The ideas and events of 1776 came together to reshape the world
Star Tribune, January 12, 2000
By Katherine Kersten

The old millennium is now officially closed. We rang it out -- not only with fireworks but with list upon list of the greatest accomplishments of the last 100, or the last 1,000, years. Newspapers and magazines put forward candidates for "most important person," with Time proclaiming Einstein as Person of the Century, and Biography Magazine anointing Johann Gutenberg, inventor of movable type, as the millennium's most influential figure.

But among all these lists, I saw none that identified the most important year of the last 1,000--the one that most changed the shape of the world to come. History buffs might offer many candidates, from 1492, the year Christopher Columbus discovered the New World, to 1945, the year the Allies defeated Hitler.

But it's 1776 that gets my vote.

In the words of Bernard Bailyn, an eminent professor of history at Harvard, 1776 was "a year of extraordinary, world-transforming challenges in every sphere of life--in ideology, in politics, in government, in religion, in economics, in law, in the uses of military force, and in the basic principles of international relations." "In the annals of Western history," writes Bailyn in his 1990 book, "Faces of Revolution," "there is probably no equivalent annus mirabilis, so far-reaching, in its challenges and in the range of its ultimate consequences."

1776 opened, on Jan. 10, with the publication in Boston (then an obscure backwater) of a brief but immensely influential work: Thomas Paine's "Common Sense." This pamphlet--the product of an itinerant corsetmaker -- spoke to ordinary people about political freedom in an unprecedented, and unprecedentedly effective, way. It galvanized resistance to British rule among an uncertain American populace.

Three weeks later, a very different sort of work was published in London, historian Edward Gibbon's "History of the Decline and Fall of the Roman Empire." In this masterwork, Gibbon used a historical tapestry of a thousand years to depict the ways in which moral corruption, and the abuse of power, can destroy a great civilization. Gibbon's book provoked wide-ranging reflection on the causes of societal decline, and the human failings that contribute to it.

March 1776 saw the publication of another towering work of intellect-- economist Adam Smith's "The Wealth of Nations." As Bailyn notes, Smith's book "was recognized from the day of its publication as the voice of a new age, a monument of critical intelligence likely to redirect the course of economic development at home and throughout the British world." "The Wealth of Nations" sought the demolition of government regulations, including the stifling system of mercantilist controls that yoked Britain to its colonies. The book's premise was that the release of personal self-interest and economic energies, rather than their regulation and management by the state, would enhance the wealth of nations.

On July 4, 1776, these challenges to the Old Order erupted in a worldshaking event at Philadelphia. The Second Continental Congress declared the upstart America colonies to be a free and independent nation.
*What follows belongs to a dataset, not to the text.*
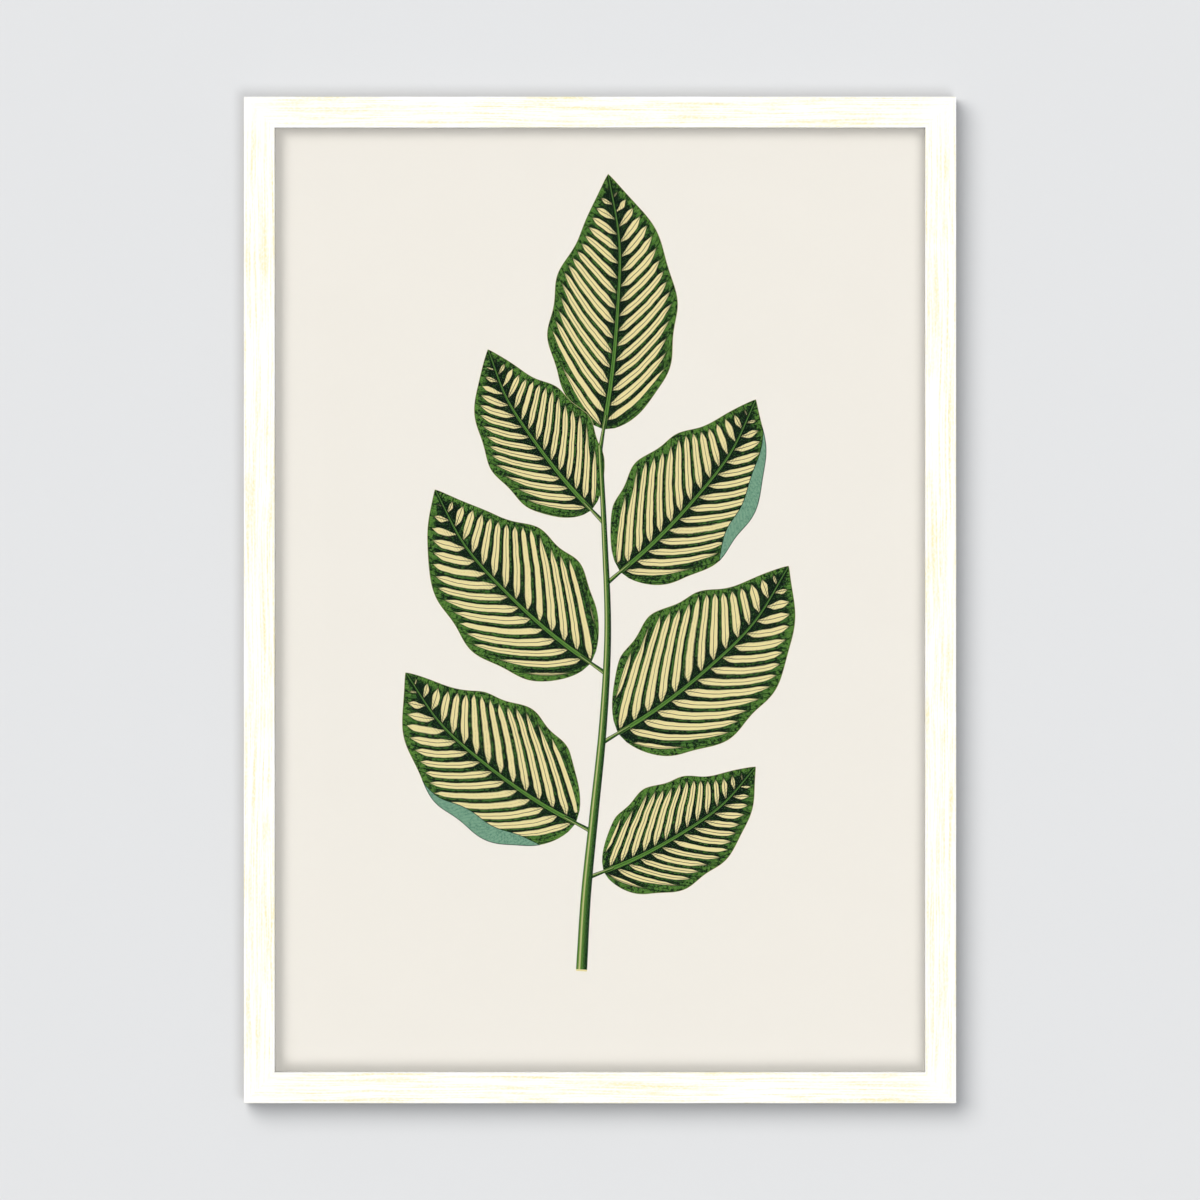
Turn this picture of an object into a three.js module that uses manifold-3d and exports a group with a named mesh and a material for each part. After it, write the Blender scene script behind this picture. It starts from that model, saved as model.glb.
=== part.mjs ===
// A framed print: four mitred wooden rails hold glass, a printed sheet, a card filler and a backing board.
// Turn buttons on the back lock the board in, and a sawtooth hanger carries the whole on a nail in the wall.
// Millimetres, +Z up. The picture looks towards -Y, and the wall is on the +Y side.
// Inside the group, X and Z are counted from the middle of the frame and Y from the backs of the rails.

import * as THREE from "three";
import { mergeVertices } from "three/addons/utils/BufferGeometryUtils.js";
import Module from "manifold-3d";

const wasm = await Module();
wasm.setup();

// Frame moulding
const frameWidth = 460;
const frameHeight = 650;
const faceWidth = 20; // seen from the front
const lipThickness = 7; // wood in front of the glass
const lipOverlap = 6; // how far the lip covers the glass
const glueLine = 0.1; // between the two cut faces of a mitre

// Sheets in the rebate, front to back
const sheetClearance = 1; // all round, to the rebate's wall
const glassThickness = 2;
const printThickness = 0.25;
const cardThickness = 4.75;
const boardThickness = 3;

// Turn buttons and their screws
const buttonSpread = { short: 110, long: 185 }; // from the middle of a rail, for short and long rails
const buttonWidth = 10;
const buttonReach = 20; // pivot to tip
const buttonTipRadius = 3;
const buttonThickness = 0.75;
const buttonHoleRadius = 2;
const runningGap = 0.25; // under the button, and between it and the screw's head
const screwRadius = 1.5;
const screwLength = 12; // below the rail's surface
const screwPointLength = 3;
const screwHeadRadius = 3.25;
const screwHeadHeight = 1.5;
const screwRimHeight = 0.5;
const screwCrown = { outer: 2.6, inner: 1.5, fall: 0.3 }; // radii where the head's top rounds off
const screwSlot = { length: 3.5, width: 0.8, depth: 0.75 };

// Sawtooth hanger, a bent strip with its teeth downwards
const hangerLength = 62;
const hangerHeight = 9;
const hangerThickness = 1;
const hangerStandoff = 1.75; // the raised middle leaves room for a nail's head
const hangerFoot = 9; // flat on the rail at each end
const hangerRamp = 3;
const hangerDrop = 2; // from the frame's top edge to the strip
const toothPitch = 2.5;
const toothDepth = 1.5;
const toothCount = 13;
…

As Bailyn writes, the Congress "gave reasons for doing so that were so utterly idealistic and so rational--and yet so manifestly practical--that they stood as a threat and a challenge to every political system that existed."

In the future, all governments would have to contend with the premise of the Declaration of Independence: that legitimate governments are founded, not on raw power, or tradition, or divine right, but on the consent of the governed. Men are born equal, with unalienable rights to life, liberty and the pursuit of happiness. Governments that fail to protect these rights can and should be changed.
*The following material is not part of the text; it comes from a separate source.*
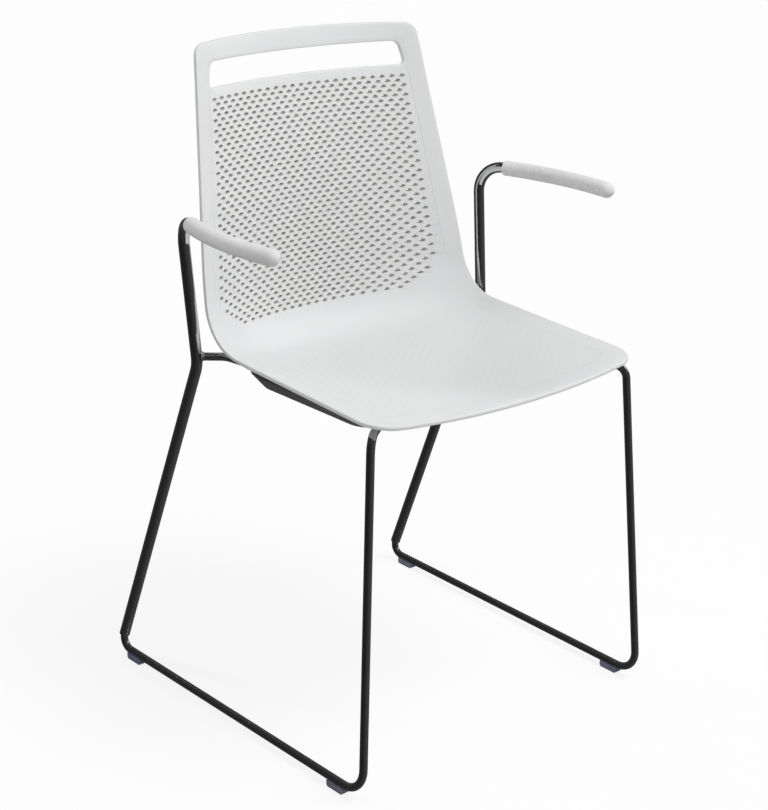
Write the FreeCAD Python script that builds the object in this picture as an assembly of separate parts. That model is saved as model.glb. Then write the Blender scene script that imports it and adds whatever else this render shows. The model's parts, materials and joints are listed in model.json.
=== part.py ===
import FreeCAD, Part
import math
import os

V = FreeCAD.Vector
UP = V(0, 0, 1)

# Sled base visitor chair, millimetres. +Z is up, the sitter looks along -Y,
# the floor is z = 0 and x = 0 is the middle plane of the chair.
# Left and right are the sitter's own: the left side is +X.

# Bent steel base: a thin floor rod and a thicker arm tube on each side.
ROD_D = 10.0
TUBE_D = 14.0
TUBE_WALL = 1.85
SPIGOT_LENGTH = 30.0
GLIDE_UNDER_ROD = 6.0
RUNNER_FRONT_Y = -250.0
RUNNER_REAR_Y = 250.0
RUNNER_FRONT_X = 237.0
RUNNER_REAR_X = 243.5
FRONT_TOP_X = 209.0
FRONT_TOP_Y = -222.5
FRONT_TOP_Z = 444.0
FRONT_FLOOR_BEND_R = 32.0
REAR_FLOOR_BEND_R = 14.0
FRONT_TOP_BEND_R = 20.0

# Under the seat the rod runs back along each side and up to the arm tube.
SIDE_RUN_X = 150.0
SIDE_RUN_FRONT_Y = -176.5
SIDE_RUN_FRONT_Z = 440.0
SIDE_RUN_REAR_Y = 20.0
SIDE_RUN_REAR_Z = 441.5
SIDE_RUN_BEND_R = 25.0
REAR_KNEE_X = 205.0
REAR_KNEE_Y = 52.0
REAR_KNEE_Z = 466.0
REAR_KNEE_R = 40.0
REAR_END_Z = 468.0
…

As 1776 drew to a close, six American states adopted constitutions, while two more completed preliminary drafts. These were unprecedented documents, in which the people's representatives sought to design governmental institutions that would ensure an acceptable balance between power and liberty.

Simultaneously, Congress reformulated the basic principles of international relations, drafting a model treaty that viewed America's relationship with Europe as based, not so much on power, as on the rational self-interest of commerce.

The ideas and events of 1776 launched a dramatic process of metamorphosis, which ultimately transformed the Old World into the New. Today, at the close of the millennium, reverberations of that extraordinary year continue to shape our world.

On the political front, the principle of equality is overturning age-old hierarchies of race, sex and social status across the globe. The principle of popular sovereignty has demolished the Berlin Wall, and nations formerly dominated by the Soviet Union are now free to chart their own future.

On the economic front, Adam Smith's vision of free markets and free trade has produced an astonishing prosperity in the developed world, and is beginning to release the creative energies of people in developing nations from China to Brazil.

Yet as we contemplate the fruits of 1776, we would do well to remember the lesson of Edward Gibbon's great work. Without a firm moral foundation, neither freedom nor riches can be preserved.  

--Katherine Kersten is a director of the Center of the American Experiment in Minneapolis.